When Spain was unified, the devotion of Our Lady del Pilar spread throughout Spain. Christopher Columbus discovered America on October 12, Feast of Our Lady of the Pillar! A simple coincidence?

For us Our Lady of the Pilar is the place where Blessed Chaminade had a close experience with Our Lady and was inspired to found the Society of Mary.














Saturday, August 13, 2011

Day 3 - World Youth Day

Our day at Lourdes was one filled with many graces. It was a day surprised by the joy of God. There were opportunities given and received. Generosity was shared and accepted. Faith expressed and grew. The miracles at Lourdes are alive and well.
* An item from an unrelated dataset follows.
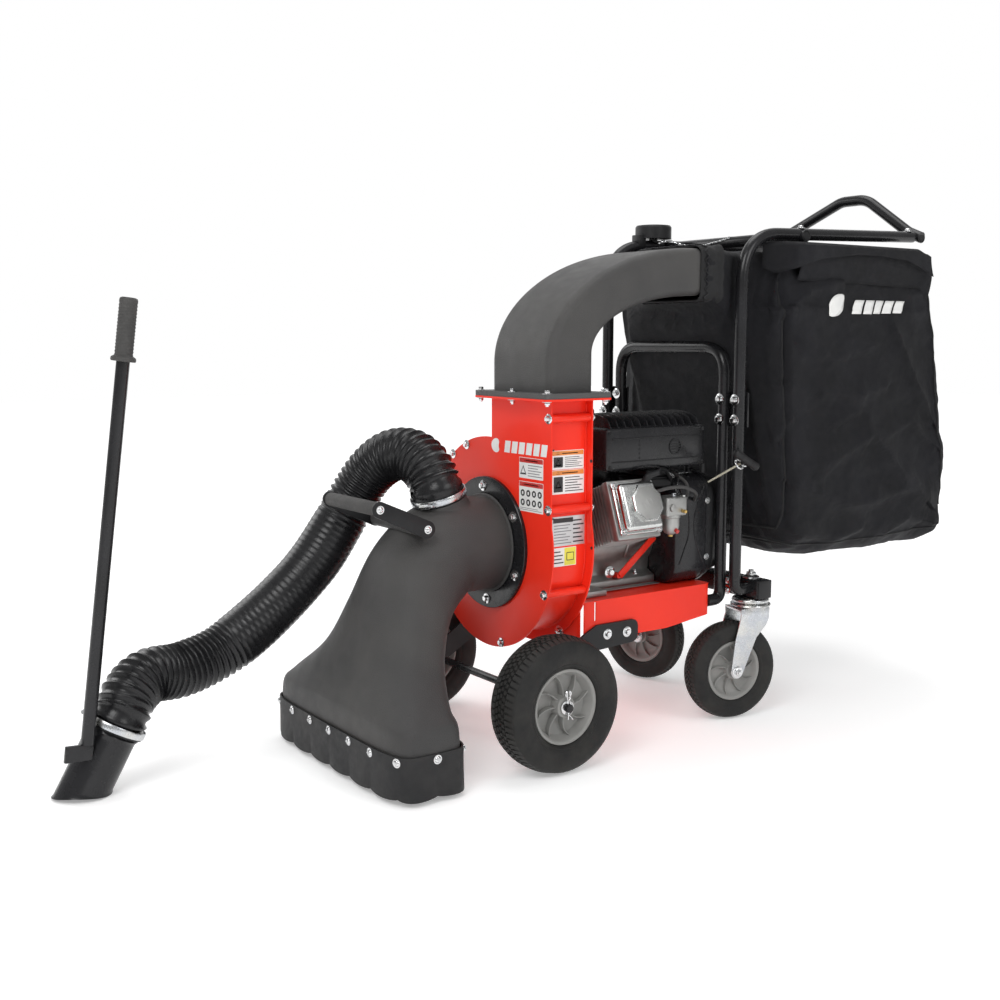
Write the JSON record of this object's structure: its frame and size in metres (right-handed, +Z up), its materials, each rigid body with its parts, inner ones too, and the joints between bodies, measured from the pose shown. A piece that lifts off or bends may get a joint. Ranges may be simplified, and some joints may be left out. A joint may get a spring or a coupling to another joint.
{
  "type": "leaf vacuum mulcher",
  "caption": "Walk-behind engine-driven leaf vacuum: floor hood, red shredding fan, elbow chute, hanging bag, two front wheels, swivel casters and a hand wand on a flexible hose.",
  "frame": {"origin": "middle of the bottom of the machine's box, on the ground", "axes": "+Z up, -Y forward towards the floor hood, +X the machine's left"},
  "size_m": [0.571, 1.981, 1.1465],
  "materials": {
    "red_paint": "gloss powder coat",
    "black_paint": "gloss paint on steel",
    "charcoal_plastic": "rotomoulded, pebbled",
    "black_plastic": "moulded, fine texture",
    "grey_plastic": "moulded, satin",
    "tyre_rubber": "block tread",
    "skirt_rubber": "flexible sheet",
    "hose_plastic": "corrugated, glossy",
    "zinc_plate": "zinc plated",
    "cast_aluminium": "as cast",
    "bag_fabric": "woven nylon",
    "rope": "braided"
  },
  "bodies": {
    "chassis": {"deck": "red_paint", "front_plate": "red_paint", "back_plate": "red_paint", "scroll": "red_paint", "spacer_top": "red_paint", "spacer_middle": "red_paint", "spacer_bottom": "red_paint", "outlet_flange": "red_paint", "front_axle": "black_paint", "axle_bracket_left": "black_paint", "axle_bracket_right": "black_paint", "caster_beam": "black_paint", "inlet_ring": "black_paint", "frame_left": "black_paint", "frame_right": "black_paint", "guard_hoop": "black_paint", "bag_crossbar": "black_paint", "push_handle": "black_paint", "muffler_guard": "black_paint", "fuel_tank": "black_paint", "blower_housing": "black_paint", "rope_guide": "black_paint", "wand_nozzle": "black_paint", "wand_rod": "black_paint", "hood": "charcoal_plastic", "chute": "charcoal_plastic", "air_filter": "black_plastic", "recoil_cover": "black_plastic", "port_plug": "black_plastic", "wand_grip": "black_plastic", "skirt": "skirt_rubber", "hose": "hose_plastic", "caster_stem_left": "zinc_plate", "caster_stem_right": "zinc_plate", "hose_clamp_upper": "zinc_plate", "hose_clamp_lower": "zinc_plate", "crankcase": "cast_aluminium", "cylinder": "cast_aluminium", "rocker_cover": "cast_aluminium", "carburettor": "cast_aluminium", "bag": "bag_fabric", "starter_rope": "rope"},
    "front_left_wheel": {"front_left_tyre": "tyre_rubber", "front_left_rim": "grey_plastic"},
    "front_right_wheel": {"front_right_tyre": "tyre_rubber", "front_right_rim": "grey_plastic"},
    "caster_left_swivel": {"caster_fork_left": "zinc_plate"},
    "caster_left_wheel": {"caster_left_tyre": "tyre_rubber", "caster_left_rim": "grey_plastic"},
    "caster_right_swivel": {"caster_fork_right": "zinc_plate"},
    "caster_right_wheel": {"caster_right_tyre": "tyre_rubber", "caster_right_rim": "grey_plastic"},
    "rotor": {"crankshaft": "zinc_plate", "impeller": "black_paint", "flywheel": "cast_aluminium"},
    "hood_grip": {"hood_handle": "black_paint"},
    "starter_grip": {"starter_handle": "black_plastic"},
    "throttle": {"throttle_lever": "black_plastic"},
    "choke": {"choke_lever": "zinc_plate"},
    "tank_cap": {"fuel_cap": "black_plastic"}
  },
  "joints": [
    {"name": "front_left_wheel_spin", "type": "hinge", "parent": "chassis", "child": "front_left_wheel", "pos_m": [0.24, -0.16947, 0.13], "axis": [1, 0, 0], "continuous": true},
    {"name": "front_right_wheel_spin", "type": "hinge", "parent": "chassis", "child": "front_right_wheel", "pos_m": [-0.24, -0.16947, 0.13], "axis": [1, 0, 0], "continuous": true},
    {"name": "caster_left_turn", "type": "hinge", "parent": "chassis", "child": "caster_left_swivel", "pos_m": [0.2, 0.39053, 0.24], "axis": [0, 0, 1], "continuous": true},
    {"name": "caster_left_wheel_spin", "type": "hinge", "parent": "caster_left_swivel", "child": "caster_left_wheel", "pos_m": [0.1896, 0.34162, 0.105], "axis": [0.9781, -0.2079, 0], "continuous": true},
    {"name": "caster_right_turn", "type": "hinge", "parent": "chassis", "child": "caster_right_swivel", "pos_m": [-0.2, 0.39053, 0.24], "axis": [0, 0, 1], "continuous": true},
    {"name": "caster_right_wheel_spin", "type": "hinge", "parent": "caster_right_swivel", "child": "caster_right_wheel", "pos_m": [-0.1517, 0.40347, 0.105], "axis": [-0.2588, 0.9659, 0], "continuous": true},
    {"name": "rotor_spin", "type": "hinge", "parent": "chassis", "child": "rotor", "pos_m": [0, 0.03053, 0.403], "axis": [0, 1, 0], "continuous": true},
    {"name": "hood_grip_tilt", "type": "hinge", "parent": "chassis", "child": "hood_grip", "pos_m": [0, -0.35947, 0.458], "axis": [1, 0, 0], "range_deg": [-30, 50]},
    {"name": "starter_pull", "type": "slide", "parent": "chassis", "child": "starter_grip", "axis": [0.8729, 0.0873, 0.4801], "range_m": [0, 0.55], "stiffness_N_per_m": 40, "springref_m": -0.35},
    {"name": "throttle_turn", "type": "hinge", "parent": "chassis", "child": "throttle", "pos_m": [0.112, 0.28453, 0.532], "axis": [0, 0, 1], "range_deg": [0, 30]},
    {"name": "choke_turn", "type": "hinge", "parent": "chassis", "child": "choke", "pos_m": [0.196, 0.16453, 0.495], "axis": [0, 0, 1], "range_deg": [0, 60]},
    {"name": "tank_cap_turn", "type": "hinge", "parent": "chassis", "child": "tank_cap", "pos_m": [-0.06, 0.13053, 0.65], "axis": [0, 0, 1], "range_deg": [0, 90]}
  ]
}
Mr. Joseph and Elyssa Metz assisted us at Lourdes with tours and instructions. Long time members of the Marianist Family, the Metz's shared their knowledge gained from over 20 years of service to the Church and the Grotto. We are deeply moved by their love and devotion to the Church. We are grateful to the time they spent with us.
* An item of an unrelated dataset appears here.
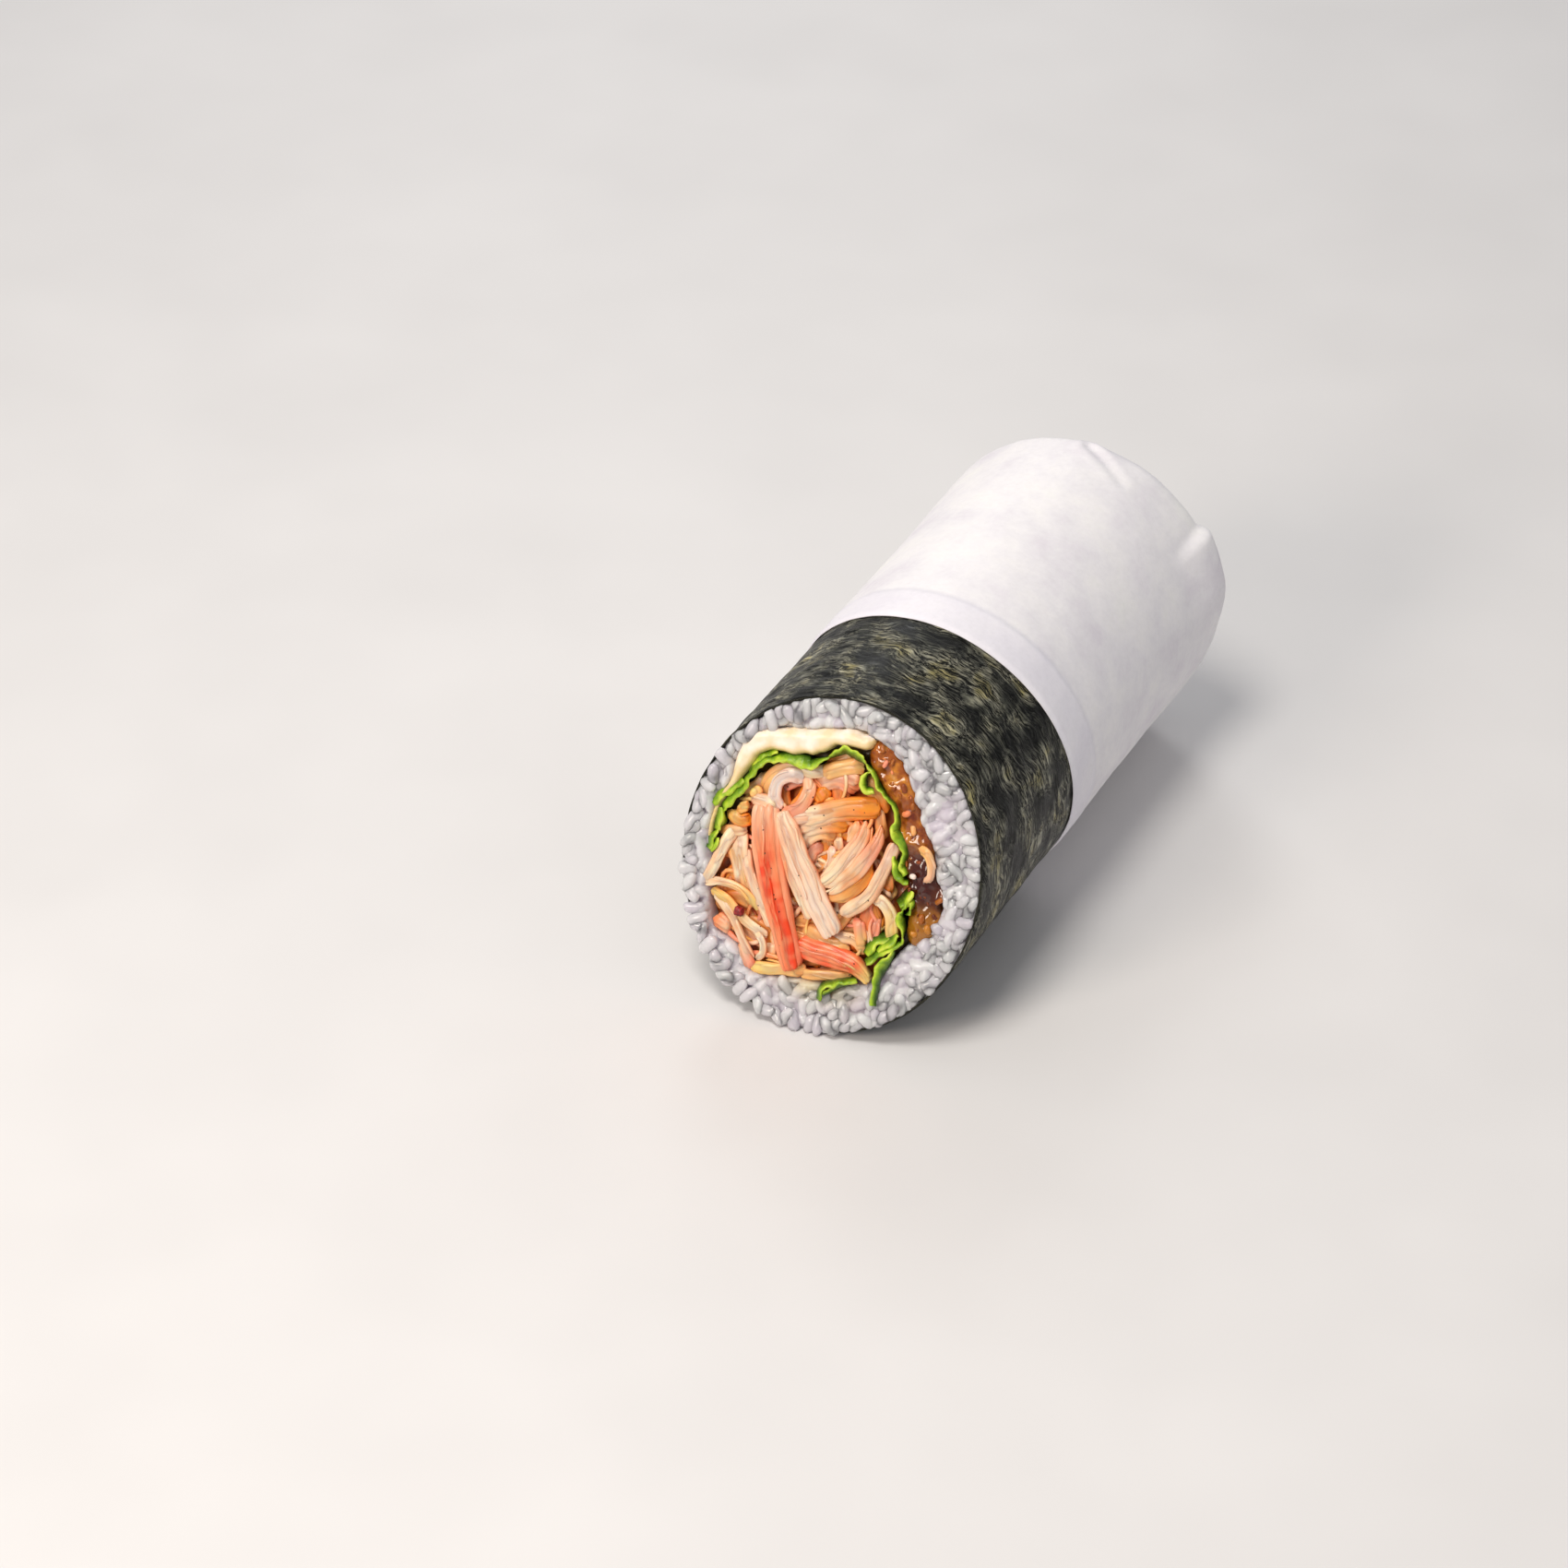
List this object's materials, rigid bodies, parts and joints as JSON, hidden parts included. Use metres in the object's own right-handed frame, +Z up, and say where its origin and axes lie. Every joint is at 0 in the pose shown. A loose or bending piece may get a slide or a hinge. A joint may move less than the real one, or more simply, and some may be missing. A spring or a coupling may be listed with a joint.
{
  "type": "sushi burrito",
  "caption": "Hand-held sushi roll cut on the bias: seaweed round a rice ring filled with shredded crab, lettuce, mayonnaise and brown sauce, its back half in plain white paper.",
  "frame": {"origin": "middle of the footprint, on the surface that the burrito lies on", "axes": "+Y along the roll, from the cut end to the tucked paper end; +Z up; +X to the right for someone facing the cut"},
  "size_m": [0.073, 0.1474, 0.0714],
  "materials": {
    "nori": "dry roasted seaweed sheet, fibrous, faint sheen",
    "paper": "plain white food paper, matt",
    "rice": "moist cooked short-grain rice",
    "mayo": "mayonnaise, satin",
    "lettuce": "fresh lettuce leaf, satin",
    "sauce": "sticky brown sauce with chopped bits, glossy",
    "crab": "shredded crab stick in a little mayonnaise, moist",
    "crab_red": "crab stick with its red skin, moist"
  },
  "bodies": {
    "root": {"paper_wrap": "paper", "nori": "nori", "rice": "rice", "mayo": "mayo", "lettuce_leaf": "lettuce", "lettuce_fold": "lettuce", "lettuce_shred": "lettuce", "brown_sauce": "sauce", "crab_shreds": "crab", "crab_stick_pale": "crab", "crab_stick_red": "crab_red", "crab_stick_orange": "crab_red", "crab_flake": "crab"}
  },
  "joints": []
}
Our most faith-inspiring moment today was the Lourdes Baths. May God continue to bless our pilgrimage, "In His Footsteps, World Youth Day 2011."

Danielle DiCicco and Jenn Procia share a little time prior to dinner at Hotel Eliseo.
Kevin Liddy assists at the distribution of Holy Communion at the Grotto.
Patrick Nuzzolese marks the communion spot for the hundreds attending morning Mass at the Grotto.
Eileen Scahill, Colleen Kammerer and Katie Alexanderson pause after Mass before the Grotto.
Mr. Joseph Metz began the tours by the statue of Saint Bernadette.
Lauren Doodian and Grace Simpson continue on our Metz Tour of the city.
Kiran Swamy and Pat Morrissey stop before the Grotto.
Our morning Grotto Mass begin with Fr. Thomas as one of the concelebrants.
The enthusiasm of the Marianist pilgrims continued throughout the day.
A check of the time among the joy of the crowd.
Danielle Godley epresses her faith as she entered the convent Chapel.
Mr. Joseph Metz kept our attention wit his vast knowledge.
A short pause before the day's journey.